## THE EXERCISE:
Locate and copy all lines bearing the word "Identity".
>> start INPUT FOR THIS TASK
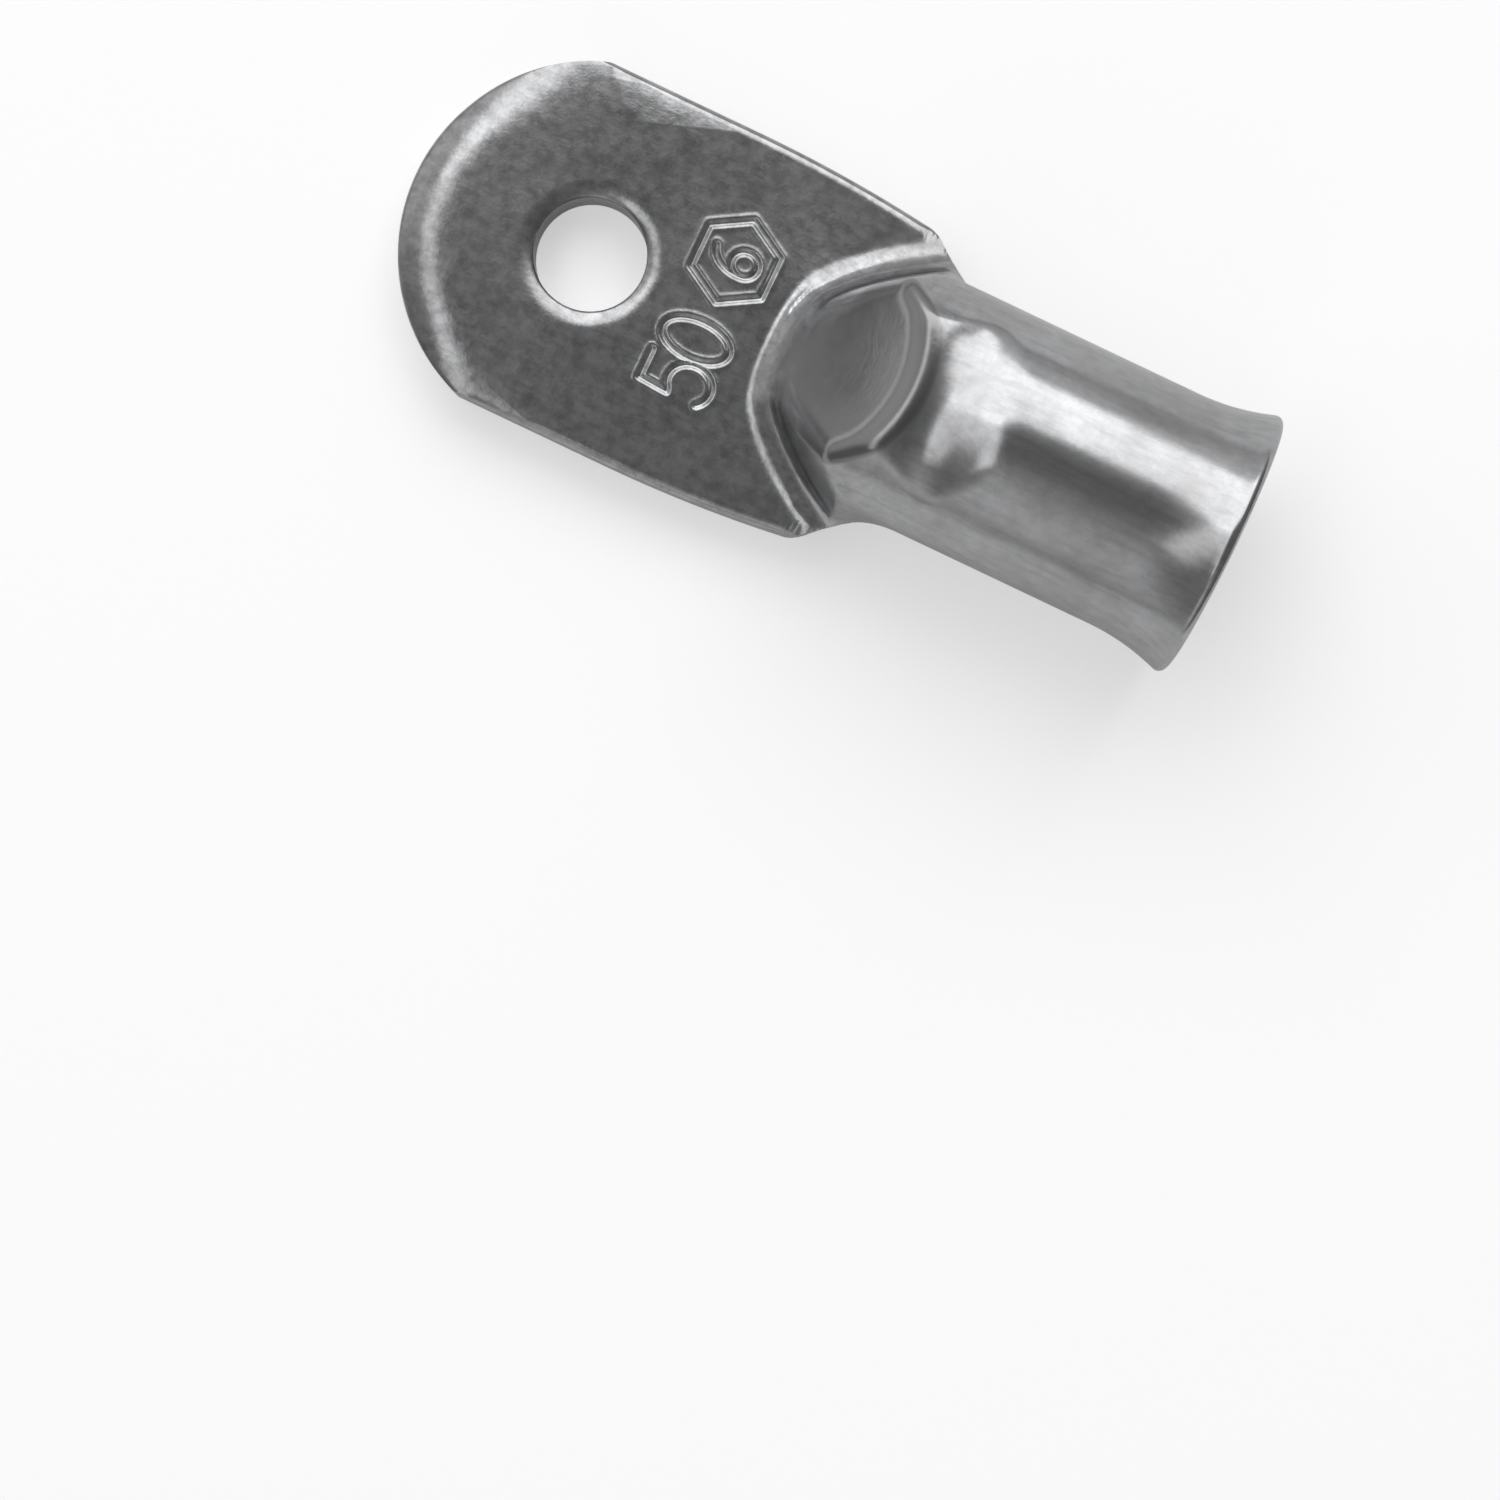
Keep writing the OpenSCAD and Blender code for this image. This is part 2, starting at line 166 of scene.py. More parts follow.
>> end INPUT FOR THIS TASK
>> start INPUT FOR THIS TASK
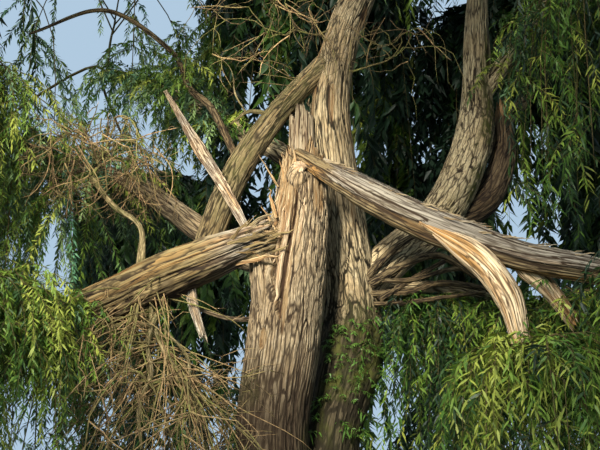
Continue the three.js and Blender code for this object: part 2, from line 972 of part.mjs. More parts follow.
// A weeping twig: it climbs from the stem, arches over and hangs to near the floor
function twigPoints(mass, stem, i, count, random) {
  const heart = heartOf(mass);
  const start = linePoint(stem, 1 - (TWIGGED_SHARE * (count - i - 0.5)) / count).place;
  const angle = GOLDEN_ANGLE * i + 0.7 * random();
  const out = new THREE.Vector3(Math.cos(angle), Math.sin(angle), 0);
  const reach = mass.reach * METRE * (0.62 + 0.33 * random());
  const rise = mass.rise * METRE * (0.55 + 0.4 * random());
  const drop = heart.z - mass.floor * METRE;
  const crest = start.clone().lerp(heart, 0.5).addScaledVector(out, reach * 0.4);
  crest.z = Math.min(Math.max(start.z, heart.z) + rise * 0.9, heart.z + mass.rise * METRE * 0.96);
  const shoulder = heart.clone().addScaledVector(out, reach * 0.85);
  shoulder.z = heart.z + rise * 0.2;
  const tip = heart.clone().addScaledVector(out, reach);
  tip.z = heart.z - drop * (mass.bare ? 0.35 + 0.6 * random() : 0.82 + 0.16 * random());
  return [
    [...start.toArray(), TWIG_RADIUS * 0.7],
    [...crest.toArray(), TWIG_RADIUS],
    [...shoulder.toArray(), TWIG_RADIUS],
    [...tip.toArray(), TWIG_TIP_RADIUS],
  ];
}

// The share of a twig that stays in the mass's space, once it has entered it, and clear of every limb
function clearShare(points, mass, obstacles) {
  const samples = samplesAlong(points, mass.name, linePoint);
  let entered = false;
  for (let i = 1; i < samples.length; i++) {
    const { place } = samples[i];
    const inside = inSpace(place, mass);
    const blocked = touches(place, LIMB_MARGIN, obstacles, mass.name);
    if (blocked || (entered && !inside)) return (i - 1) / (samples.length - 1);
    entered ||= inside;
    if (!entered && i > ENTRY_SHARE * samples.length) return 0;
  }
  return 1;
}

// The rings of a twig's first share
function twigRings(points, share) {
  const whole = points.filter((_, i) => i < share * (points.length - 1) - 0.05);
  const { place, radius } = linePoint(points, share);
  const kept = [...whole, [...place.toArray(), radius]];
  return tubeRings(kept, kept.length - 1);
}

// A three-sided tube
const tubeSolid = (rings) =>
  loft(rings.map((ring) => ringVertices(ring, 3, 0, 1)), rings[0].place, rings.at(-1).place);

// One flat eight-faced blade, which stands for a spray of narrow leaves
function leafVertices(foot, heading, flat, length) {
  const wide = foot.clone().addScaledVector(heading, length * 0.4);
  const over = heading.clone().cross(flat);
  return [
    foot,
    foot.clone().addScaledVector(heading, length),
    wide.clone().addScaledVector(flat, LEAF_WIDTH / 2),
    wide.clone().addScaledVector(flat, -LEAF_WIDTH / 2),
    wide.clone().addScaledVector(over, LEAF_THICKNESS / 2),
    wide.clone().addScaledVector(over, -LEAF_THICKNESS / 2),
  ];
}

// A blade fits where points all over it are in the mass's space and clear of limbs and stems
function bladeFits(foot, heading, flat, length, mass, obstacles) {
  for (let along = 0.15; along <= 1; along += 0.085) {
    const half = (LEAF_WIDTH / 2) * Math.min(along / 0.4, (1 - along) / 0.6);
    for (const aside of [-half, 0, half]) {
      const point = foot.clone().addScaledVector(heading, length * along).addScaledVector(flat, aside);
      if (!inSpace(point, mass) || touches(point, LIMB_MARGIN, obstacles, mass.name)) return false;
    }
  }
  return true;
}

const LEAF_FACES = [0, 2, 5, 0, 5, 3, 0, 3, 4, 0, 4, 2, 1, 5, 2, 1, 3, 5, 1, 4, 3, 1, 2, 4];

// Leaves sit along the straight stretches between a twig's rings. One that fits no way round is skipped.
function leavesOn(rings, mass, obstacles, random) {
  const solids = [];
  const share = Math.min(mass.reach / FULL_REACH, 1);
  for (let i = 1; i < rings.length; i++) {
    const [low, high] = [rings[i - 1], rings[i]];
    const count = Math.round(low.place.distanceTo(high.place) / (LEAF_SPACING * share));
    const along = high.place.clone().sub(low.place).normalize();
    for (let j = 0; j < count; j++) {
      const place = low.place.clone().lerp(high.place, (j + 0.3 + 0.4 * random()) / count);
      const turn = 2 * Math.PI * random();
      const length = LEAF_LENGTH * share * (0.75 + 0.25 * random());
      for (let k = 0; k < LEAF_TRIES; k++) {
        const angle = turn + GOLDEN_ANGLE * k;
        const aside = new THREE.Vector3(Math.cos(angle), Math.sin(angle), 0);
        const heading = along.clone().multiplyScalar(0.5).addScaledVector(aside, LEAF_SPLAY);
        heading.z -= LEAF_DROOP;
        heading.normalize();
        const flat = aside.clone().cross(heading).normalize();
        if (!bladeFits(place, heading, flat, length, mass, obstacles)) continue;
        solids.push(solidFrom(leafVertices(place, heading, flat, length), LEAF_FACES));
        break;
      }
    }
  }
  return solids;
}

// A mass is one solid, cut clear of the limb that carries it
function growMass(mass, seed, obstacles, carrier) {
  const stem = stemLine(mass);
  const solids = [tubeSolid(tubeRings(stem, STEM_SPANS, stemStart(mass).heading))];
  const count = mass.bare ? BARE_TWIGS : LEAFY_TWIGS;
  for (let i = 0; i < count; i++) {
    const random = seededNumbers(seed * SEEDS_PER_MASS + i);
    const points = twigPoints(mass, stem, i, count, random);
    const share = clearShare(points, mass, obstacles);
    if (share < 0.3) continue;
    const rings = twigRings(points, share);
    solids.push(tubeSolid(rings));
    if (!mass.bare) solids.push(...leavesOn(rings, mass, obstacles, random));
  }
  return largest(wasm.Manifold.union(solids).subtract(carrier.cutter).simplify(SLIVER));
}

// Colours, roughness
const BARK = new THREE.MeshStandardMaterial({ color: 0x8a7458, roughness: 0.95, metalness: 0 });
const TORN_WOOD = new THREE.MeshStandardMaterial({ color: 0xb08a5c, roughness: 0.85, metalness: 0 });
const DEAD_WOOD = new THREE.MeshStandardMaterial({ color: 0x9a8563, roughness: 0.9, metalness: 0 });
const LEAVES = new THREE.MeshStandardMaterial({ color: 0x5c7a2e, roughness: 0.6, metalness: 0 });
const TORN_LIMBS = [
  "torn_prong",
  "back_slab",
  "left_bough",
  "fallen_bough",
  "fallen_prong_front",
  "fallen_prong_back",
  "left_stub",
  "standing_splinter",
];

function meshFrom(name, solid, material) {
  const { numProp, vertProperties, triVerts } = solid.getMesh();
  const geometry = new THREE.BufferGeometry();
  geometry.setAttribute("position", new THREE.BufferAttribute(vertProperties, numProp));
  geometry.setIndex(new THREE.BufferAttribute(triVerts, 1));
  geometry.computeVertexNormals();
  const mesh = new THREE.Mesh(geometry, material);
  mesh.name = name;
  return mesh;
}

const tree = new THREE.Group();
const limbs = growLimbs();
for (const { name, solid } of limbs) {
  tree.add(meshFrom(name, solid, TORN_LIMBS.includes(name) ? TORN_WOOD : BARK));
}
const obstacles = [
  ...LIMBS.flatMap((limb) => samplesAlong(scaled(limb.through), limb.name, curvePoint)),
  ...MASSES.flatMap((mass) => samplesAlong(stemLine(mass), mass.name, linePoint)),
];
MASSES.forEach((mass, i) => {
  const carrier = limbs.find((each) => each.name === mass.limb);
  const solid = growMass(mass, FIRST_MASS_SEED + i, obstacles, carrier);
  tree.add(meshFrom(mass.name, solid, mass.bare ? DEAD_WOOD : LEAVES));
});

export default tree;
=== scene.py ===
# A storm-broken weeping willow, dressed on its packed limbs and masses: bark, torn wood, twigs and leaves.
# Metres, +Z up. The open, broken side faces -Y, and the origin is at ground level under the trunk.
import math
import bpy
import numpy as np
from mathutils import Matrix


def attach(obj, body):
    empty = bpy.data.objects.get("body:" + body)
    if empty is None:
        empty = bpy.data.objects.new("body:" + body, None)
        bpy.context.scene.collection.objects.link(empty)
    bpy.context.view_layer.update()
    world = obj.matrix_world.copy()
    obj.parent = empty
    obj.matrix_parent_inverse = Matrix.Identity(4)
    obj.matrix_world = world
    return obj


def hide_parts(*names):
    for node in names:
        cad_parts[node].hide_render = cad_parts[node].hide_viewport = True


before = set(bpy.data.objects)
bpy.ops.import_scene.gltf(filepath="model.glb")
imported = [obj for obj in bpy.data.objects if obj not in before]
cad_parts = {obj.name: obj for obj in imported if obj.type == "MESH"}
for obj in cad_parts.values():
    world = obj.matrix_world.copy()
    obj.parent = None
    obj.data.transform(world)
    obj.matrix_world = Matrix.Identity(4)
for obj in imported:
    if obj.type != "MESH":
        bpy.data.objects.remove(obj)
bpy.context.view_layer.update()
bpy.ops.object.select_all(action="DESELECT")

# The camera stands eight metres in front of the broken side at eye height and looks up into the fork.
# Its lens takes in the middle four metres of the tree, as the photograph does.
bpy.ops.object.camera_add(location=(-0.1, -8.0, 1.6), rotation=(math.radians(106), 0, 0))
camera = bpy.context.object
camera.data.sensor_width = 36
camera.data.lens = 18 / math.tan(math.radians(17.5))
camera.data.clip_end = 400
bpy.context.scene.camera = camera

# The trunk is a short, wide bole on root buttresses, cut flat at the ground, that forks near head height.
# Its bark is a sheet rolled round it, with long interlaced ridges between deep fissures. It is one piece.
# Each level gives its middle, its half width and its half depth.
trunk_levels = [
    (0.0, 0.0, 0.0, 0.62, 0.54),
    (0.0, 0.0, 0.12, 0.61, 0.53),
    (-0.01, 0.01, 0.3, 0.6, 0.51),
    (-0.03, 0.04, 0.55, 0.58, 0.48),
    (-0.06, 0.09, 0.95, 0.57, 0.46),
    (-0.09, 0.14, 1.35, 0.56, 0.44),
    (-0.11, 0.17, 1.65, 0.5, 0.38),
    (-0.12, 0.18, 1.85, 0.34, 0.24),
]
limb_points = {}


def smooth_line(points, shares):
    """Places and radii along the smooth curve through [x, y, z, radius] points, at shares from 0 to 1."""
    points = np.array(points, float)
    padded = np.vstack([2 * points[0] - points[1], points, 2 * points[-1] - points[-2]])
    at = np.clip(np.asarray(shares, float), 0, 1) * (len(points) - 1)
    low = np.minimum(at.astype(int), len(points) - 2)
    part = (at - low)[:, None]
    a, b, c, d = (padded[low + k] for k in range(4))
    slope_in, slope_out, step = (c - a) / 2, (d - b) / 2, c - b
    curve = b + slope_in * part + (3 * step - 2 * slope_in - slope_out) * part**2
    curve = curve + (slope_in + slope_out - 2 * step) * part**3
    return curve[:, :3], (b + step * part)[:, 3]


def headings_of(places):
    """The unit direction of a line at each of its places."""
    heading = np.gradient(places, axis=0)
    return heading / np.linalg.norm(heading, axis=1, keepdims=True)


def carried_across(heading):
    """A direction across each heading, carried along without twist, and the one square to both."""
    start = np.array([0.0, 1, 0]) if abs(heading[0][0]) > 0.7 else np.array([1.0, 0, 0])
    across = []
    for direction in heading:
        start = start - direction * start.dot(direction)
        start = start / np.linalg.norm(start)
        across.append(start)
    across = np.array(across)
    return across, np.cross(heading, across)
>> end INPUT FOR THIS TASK
## SOLUTION:
    obj.matrix_parent_inverse = Matrix.Identity(4)
    obj.matrix_world = Matrix.Identity(4)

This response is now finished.